Riot grrrls were the girl groups that fought against racism, ageism, speciesism, classism, sexism, anti-Semitism and heterosexism. The word ‘girl’ here points to one of the major differences between second- and third-wave feminism. Second wavers preferred women over girls as they weren’t children, and demanded to be treated with dignity.

Along with the word girl, the third-wavers would go on to embrace all kinds of ideas, language and aesthetics that the second wave had worked to reject- makeup, high heels and high-femme girliness. Third-wave feminism has an entirely different way of talking and thinking than the second wave did. It was born out of a belief that the rejection of girliness was in itself misogynistic.

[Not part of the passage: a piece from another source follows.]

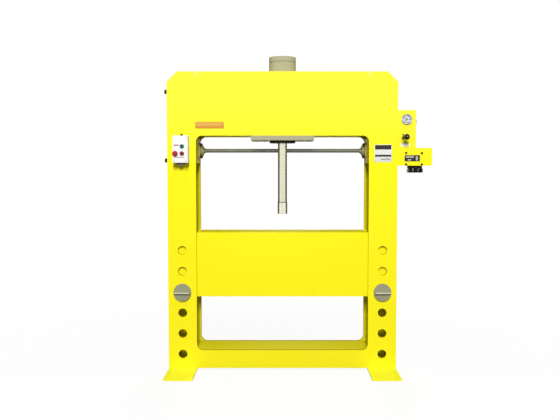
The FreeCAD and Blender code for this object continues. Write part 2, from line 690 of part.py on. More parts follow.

The third wave was a diffuse movement without a central goal, and as such, there’s no major social change that belongs to the third wave. However, #MeToo and Time’s Up momentum is showing no signs of stopping. Is this the new wave?


Fourth wave?

“Maybe the fourth wave is online”, said feminist Jessica Valenti in 2009, and that’s come to be one of the major ideas of fourth-wave feminism. #MeToo is considered to be a movement dominated by third-wave feminism. Still, it actually seems to be centered in a movement that lacks the characteristic diffusion of the third wave.

The fourth wave is queer, sex-positive, trans-inclusive, body-positive, and digitally driven. This wave has begun to hold our culture’s most powerful men accountable for their behavior.


And finally, what’s with the generational war between feminists?

Does it exist?

Well yes, to some extent but not largely. It is perhaps more useful to think of it as a part of what has always been the history of feminism- passionate disagreement between schools of thought, which history will later smooth out into a single overarching ‘wave’ of disclosure.


Rather than devouring their own, feminists should recognize the enormous work that each wave has done for the movement, and get ready to keep doing more work.